While this is all working well, there is one rather annoying quirk: GeoDjango lets the user remove the geometries from a map by using a hyperlink named Delete all Features. Since we're currently editing a single feature, this hyperlink is rather confusingly named: what it actually does is delete the geometries for this feature, not the feature itself. Let's change the text of this hyperlink to something more meaningful.
Go to the copy of Django that you downloaded, and navigate to the contrib/gis/templates/gis/admin directory. In this directory is a file named openlayers.html. Take a copy of this file, and move it into your templates directory, renaming it to openlayers-custom.html.
Open your copy of this file, and look near the bottom for the text Delete all Features. Change this to Clear feature's Geometry, and save your changes.
So far, so good. Now, we need to tell the GeoDjango editing widget to use our custom version of the openlayers.html file. To do this, edit your utils.py module and find your definition of the getMapForm() function.
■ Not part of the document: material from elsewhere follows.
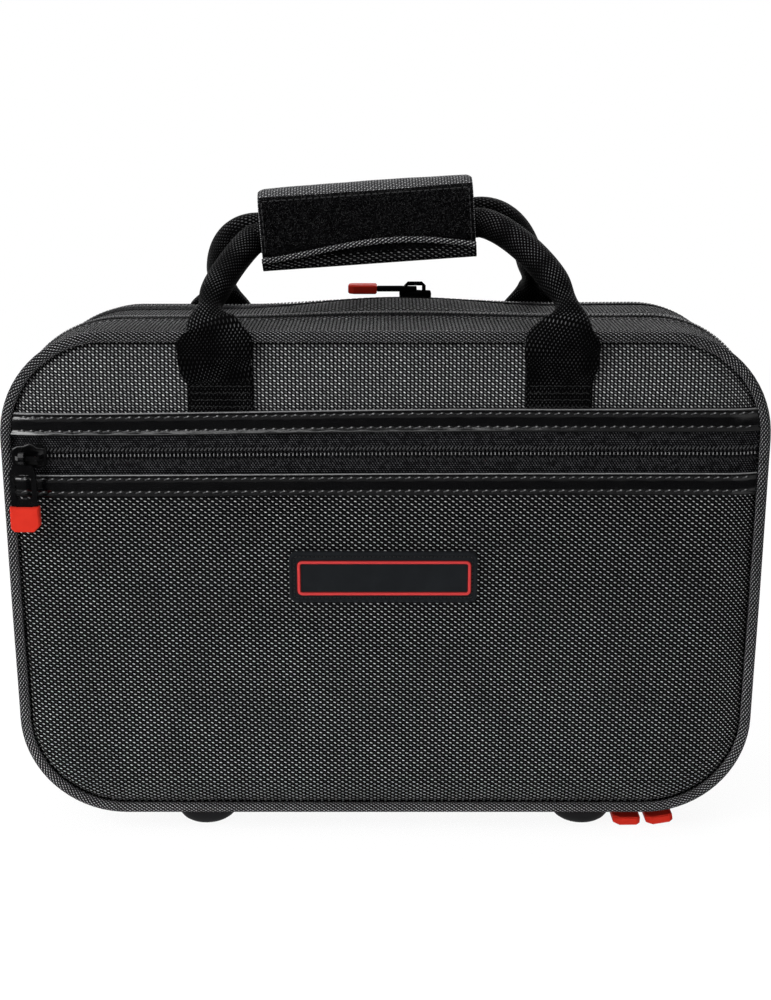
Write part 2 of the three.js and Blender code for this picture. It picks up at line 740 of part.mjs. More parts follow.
// The wrap: a padded sleeve round both grips, its fuzzy panel and the flap that closes on it.
// Its shapes are drawn in depth and height round the wrap's own middle.
function buildWrap() {
  const wrap = new THREE.Group();
  wrap.position.set(wrapX, 0, bottomZ + wrapZ);
  wrap.rotation.y = -wrapTilt;
  base.add(wrap);
  const along = (geometry, length) => {
    geometry.applyMatrix4(
      new THREE.Matrix4().makeBasis(
        new THREE.Vector3(0, 1, 0),
        new THREE.Vector3(0, 0, 1),
        new THREE.Vector3(1, 0, 0),
      ),
    );
    return geometry.translate(-length / 2, 0, 0);
  };
  const halfHeight = wrapHeight / 2;

  const sleeveShape = roundedRectangle(wrapFront + wrapBack, wrapHeight, wrapCorner);
  const sleeve = along(extrude(sleeveShape, wrapLength), wrapLength);
  sleeve.translate(0, (wrapBack - wrapFront) / 2, 0);
  const hollowShape = roundedRectangle(wrapHollowWidth, wrapHollowHeight, wrapHollowCorner);
  const hollow = along(extrude(hollowShape, wrapLength + 2 * overrun), wrapLength + 2 * overrun);
  const slit = block(wrapLength + 2 * overrun, wrapSlit, halfHeight + overrun);
  slit.translate(0, wrapCorner - wrapFront, -(halfHeight + overrun) / 2);
  addPiece(wrap, "wrap_sleeve", cut(sleeve, hollow, slit), "nylon");

  const panelY = -wrapFront - gap - loopPanelThickness / 2;
  const panel = block(wrapLength, loopPanelThickness, loopPanelHeight);
  panel.translate(0, panelY, loopPanelLift);
  addPiece(wrap, "wrap_loop_panel", panel, "fuzzy");

  const hookY = panelY - loopPanelThickness / 2 - gap - hookThickness / 2;
  const panelLow = loopPanelLift - loopPanelHeight / 2;
  const hook = block(wrapLength, hookThickness, hookHeight - hookRelief);
  hook.translate(0, hookY, panelLow + hookHeight / 2);

  const innerY = hookY - hookThickness / 2 - gap;
  const bendCentreY = innerY + flapBend;
  const bendCentreZ = -halfHeight - gap - flapThickness + flapBend + flapThickness;
  const flapTopZ = panelLow + hookHeight;
  const inner = [];
  const outer = [];
  for (let k = 0; k <= curveSteps; k++) {
    const angle = Math.PI + ((k / curveSteps) * Math.PI) / 2;
    const [c, s] = [Math.cos(angle), Math.sin(angle)];
    inner.push([bendCentreY + flapBend * c, bendCentreZ + flapBend * s]);
    const far = flapBend + flapThickness;
    outer.push([bendCentreY + far * c, bendCentreZ + far * s]);
  }
  const profile = [[innerY - flapThickness, flapTopZ], ...outer, ...inner.reverse(), [innerY, flapTopZ]];
  addPiece(wrap, "wrap_flap", sideProfile(profile, 0, wrapLength), "nylon");
  addPiece(wrap, "wrap_hook_strip", hook, "fuzzy");
}

// A slider's body and bridge. Its own x runs along the zip and its own z points away from it.
function sliderGeometry(rise) {
  const body = extrude(roundedRectangle(sliderLength, sliderWidth, sliderCorner), sliderThickness);
  const outerHalf = bridgeInnerHalf + bridgeBar;
  const crown = sliderThickness + rise + bridgeBar / 2;
  const bridge = new THREE.Shape();
  bridge.moveTo(-outerHalf, sliderThickness / 2);
  bridge.lineTo(-outerHalf, crown - bridgeBar);
  bridge.lineTo(bridgeBar - outerHalf, crown);
  bridge.lineTo(outerHalf - bridgeBar, crown);
  bridge.lineTo(outerHalf, crown - bridgeBar);
  bridge.lineTo(outerHalf, sliderThickness / 2);
  const arch = extrude(bridge, bridgeBar);
  arch.translate(0, 0, -bridgeBar / 2);
  arch.rotateX(Math.PI / 2);
  const underside = crown - bridgeBar;
  const opening = block(2 * bridgeInnerHalf, 2 * bridgeBar, underside);
  opening.translate(0, 0, underside / 2);
  return join(cut(arch, opening), body);
}

// A pull's frame, lying along its own y from the pivot at its origin, with z through it.
// The round eye turns on a bar along x, and the slotted end turns inside the bridge.
function pullGeometry({ slotted, reach, cap }) {
  const start = slotted ? -endBarHalf : eyeInner + eyeEdge;
  const [neck, half, tongue] = [eyeNeckWidth / 2, pullWidth / 2, tongueWidth / 2];
  const shoulder = reach - cap - gap;
  const tongueEnd = reach - capWall - gap;
  const shape = new THREE.Shape();
  shape.moveTo(-neck, start);
  shape.lineTo(neck, start);
  shape.lineTo(half, pullWindowStart);
  shape.lineTo(half, shoulder);
  shape.lineTo(tongue, shoulder);
  shape.lineTo(tongue, tongueEnd);
  shape.lineTo(-tongue, tongueEnd);
  shape.lineTo(-tongue, shoulder);
  shape.lineTo(-half, shoulder);
  shape.lineTo(-half, pullWindowStart);
  const plate = extrude(shape, pullThickness);
  plate.translate(0, 0, -pullThickness / 2);
  const windowLength = shoulder - pullWindowMargin - pullWindowStart;
  const opening = extrude(roundedRectangle(pullWindowWidth, windowLength, pullCorner), 2 * pullThickness);
  opening.translate(0, pullWindowStart + windowLength / 2, -pullThickness);
  if (slotted) {
    const slot = block(2 * eyeSlotHalf, eyeSlotEnd - endBarHalf, 2 * pullThickness);
    slot.translate(0, (eyeSlotEnd + endBarHalf) / 2, 0);
    return cut(plate, opening, slot);
  }
  const shoulders = [-1, 1].map((hand) => {
    const beside = block(pullWidth, 2 * eyeOuter, 2 * pullThickness);
    return beside.translate((hand * (pullWidth + eyeLength)) / 2, 0, 0);
  });
  const bore = new THREE.CylinderGeometry(eyeInner, eyeInner, pullWidth, footSteps);
  bore.rotateZ(Math.PI / 2);
  const ring = new THREE.CylinderGeometry(eyeOuter, eyeOuter, eyeLength, footSteps);
  ring.rotateZ(Math.PI / 2);
  return cut(join(cut(plate, opening, ...shoulders), ring), bore);
}

// The moulded cap over a pull's tongue, with chamfered far corners.
function capGeometry({ reach, cap }) {
  const [half, near, far] = [capWidth / 2 - capBevel, reach - cap + capBevel, reach - capBevel];
  const shape = new THREE.Shape();
  shape.moveTo(-half, near);
  shape.lineTo(half, near);
  shape.lineTo(half, far - capChamfer / 2);
  shape.lineTo(half - capChamfer / 2, far);
  shape.lineTo(capChamfer - half, far);
  shape.lineTo(-half, far - capChamfer);
  const core = capThickness - 2 * capBevel;
  const bevel = { depth: core, bevelThickness: capBevel, bevelSize: capBevel, bevelSegments: 1 };
  const body = new THREE.ExtrudeGeometry(shape, bevel);
  body.translate(0, 0, -core / 2);
  const slot = block(tongueWidth + 2 * gap, cap, pullThickness + 2 * gap);
  slot.translate(0, reach - capWall - cap / 2, 0);
  return cut(body, slot);
}

// A slider with its pull and cap. Its frame gives the slider's place and directions.
// The pull lies flat on the slider, turned by an angle in its plane and drooped by another.
function addZipSlider(parent, prefix, slider) {
  const { place, along, outward, slotted = false, turn, droop = 0, shift = 0 } = slider;
  const size = { slotted, reach: slider.reach ?? pullReach, cap: slider.cap ?? capLength };
  const rise = slotted ? topBridgeRise : bridgeRise;
  const seat = new THREE.Group();
  const sideways = new THREE.Vector3().crossVectors(outward, along);
  seat.quaternion.setFromRotationMatrix(new THREE.Matrix4().makeBasis(along, sideways, outward));
  seat.position.copy(place);
  addPiece(seat, `${prefix}_slider`, sliderGeometry(rise), "metal");
  const turned = new THREE.Group();
  turned.position.set(-shift, 0, sliderThickness + (slotted ? endBarRise : rise));
  turned.rotation.z = turn;
  const drooped = new THREE.Group();
  drooped.rotation.x = droop;
  addPiece(drooped, `${prefix}_pull`, pullGeometry(size), "metal");
  addPiece(drooped, `${prefix}_pull_cap`, capGeometry(size), "red");
  turned.add(drooped);
  seat.add(turned);
  parent.add(seat);
}

// The four sliders: the front pocket's, the main zip's two, and the top pocket's.
function buildSliders() {
  const [xAxis, yAxis, zAxis] = [0, 1, 2].map((k) => new THREE.Vector3().setComponent(k, 1));
  const pocketCoilY = frontY + pocketTapeSink - coilProud;
  addZipSlider(lid, "pocket", {
    place: new THREE.Vector3(pocketSliderX, pocketCoilY - gap, bottomZ + pocketZipHeight),
    along: xAxis,
    outward: yAxis.clone().negate(),
    turn: Math.PI,
    shift: pocketPullShift,
  });

  // The main zip's two sliders meet where the bottom turns into the corner.
  const cornerZ = bottomZ + cornerRadius;
  const reach = cornerZ - bottomSkinZ(zipY) - tapeSink + coilProud + gap;
  const mainSlider = (x, angle) => {
    const [nx, nz] = [Math.sin(angle), -Math.cos(angle)];
    return {
      place: new THREE.Vector3(x + reach * nx, zipY, cornerZ + reach * nz),
      along: new THREE.Vector3(-nz, 0, nx),
      outward: new THREE.Vector3(nx, 0, nz),
      turn: -mainPullSplay,
      droop: mainPullDroop,
      reach: mainPullReach,
    };
  };
  addZipSlider(lid, "main_left", mainSlider(mainSliderX, 0));
  addZipSlider(lid, "main_right", mainSlider(cornerX, mainSliderAngle));

  const topSeat = tapeThickness + topCoilProud + topSliderLift;
  addZipSlider(base, "top", {
    place: new THREE.Vector3(topSliderX, topZipY, topSkinZ(topSliderX, topZipY) + topSeat),
    along: xAxis,
    outward: zAxis,
    slotted: true,
    turn: Math.PI / 2,
    cap: topCapLength,
  });
}

buildFront();
buildShells();
buildTray();
buildZips();
buildFeet();
buildBadge();
buildHandle("front_handle", lid, {
  side: -1,
  panelY: frontY,
  tabInset: frontTabInset,
  foldZ: topZ,
  gripZ: bottomZ + wrapZ - frontGripDrop,
  legShares: frontLegShares,
});
buildHandle("rear_handle", base, {
  side: 1,
  panelY: rearY,
  tabInset: rearTabInset,
  foldZ: topZ + rearFoldRise,
  gripZ: bottomZ + wrapZ,
  legShares: rearLegShares,
});
buildWrap();
buildSliders();

export default group;
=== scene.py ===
"""Looks of the clarinet case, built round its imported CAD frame.

Sizes and places are in millimetres, except for the floor, the lights and the camera, in metres.
"""

import math

import bmesh
import bpy
import numpy as np
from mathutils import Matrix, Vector
from mathutils.geometry import delaunay_2d_cdt


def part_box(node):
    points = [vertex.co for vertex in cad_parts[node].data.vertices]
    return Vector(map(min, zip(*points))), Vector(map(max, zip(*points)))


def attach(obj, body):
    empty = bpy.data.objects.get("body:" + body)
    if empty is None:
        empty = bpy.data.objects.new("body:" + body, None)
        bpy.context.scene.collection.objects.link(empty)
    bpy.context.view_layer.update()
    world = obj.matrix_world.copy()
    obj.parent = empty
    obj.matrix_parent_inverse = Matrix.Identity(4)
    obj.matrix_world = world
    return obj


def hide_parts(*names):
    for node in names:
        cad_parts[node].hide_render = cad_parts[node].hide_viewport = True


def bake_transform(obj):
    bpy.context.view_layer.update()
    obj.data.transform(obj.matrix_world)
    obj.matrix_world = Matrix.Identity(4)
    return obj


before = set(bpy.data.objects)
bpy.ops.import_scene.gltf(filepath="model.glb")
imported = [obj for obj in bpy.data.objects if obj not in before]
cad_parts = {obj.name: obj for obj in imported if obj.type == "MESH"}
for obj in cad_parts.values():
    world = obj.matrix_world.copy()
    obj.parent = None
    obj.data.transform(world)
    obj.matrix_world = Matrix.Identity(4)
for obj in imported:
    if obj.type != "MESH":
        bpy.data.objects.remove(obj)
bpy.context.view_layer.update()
scene = bpy.context.scene

MM = 0.001
PI = math.pi

# The case round its piping
HALF_WIDTH = 175.0
BOTTOM_Z = 12.0
TOP_Z = 247.0
FRONT_Y = -54.0
REAR_Y = 58.0
CORNER_RADIUS = 49.0
CORNER_X = HALF_WIDTH - CORNER_RADIUS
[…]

Replace the line that defines the adminInstance variable with the following highlighted lines:
def getMapForm(shapefile):
geometryField = calcGeometryField(shapefile.geom_type)
class CustomGeoModelAdmin(admin.GeoModelAdmin):
map_template = "openlayers-custom.html"
adminInstance = CustomGeoModelAdmin(Feature, admin.site)
field = Feature._meta.get_field(geometryField)
widgetType = adminInstance.get_map_widget(field)
class MapForm(forms.Form):
geometry = forms.CharField(widget=widgetType(),
label="")
return MapForm
If you then try editing a feature, you'll see that your customized version of the openlayers.html file is being used:
By replacing the template, and by creating your own custom subclass of GeoModelAdmin, you can make various changes to the appearance and functionality of the built-in editing widget. If you want to see what is possible, take a look at the modules in the django.contrib.gis.admin directory.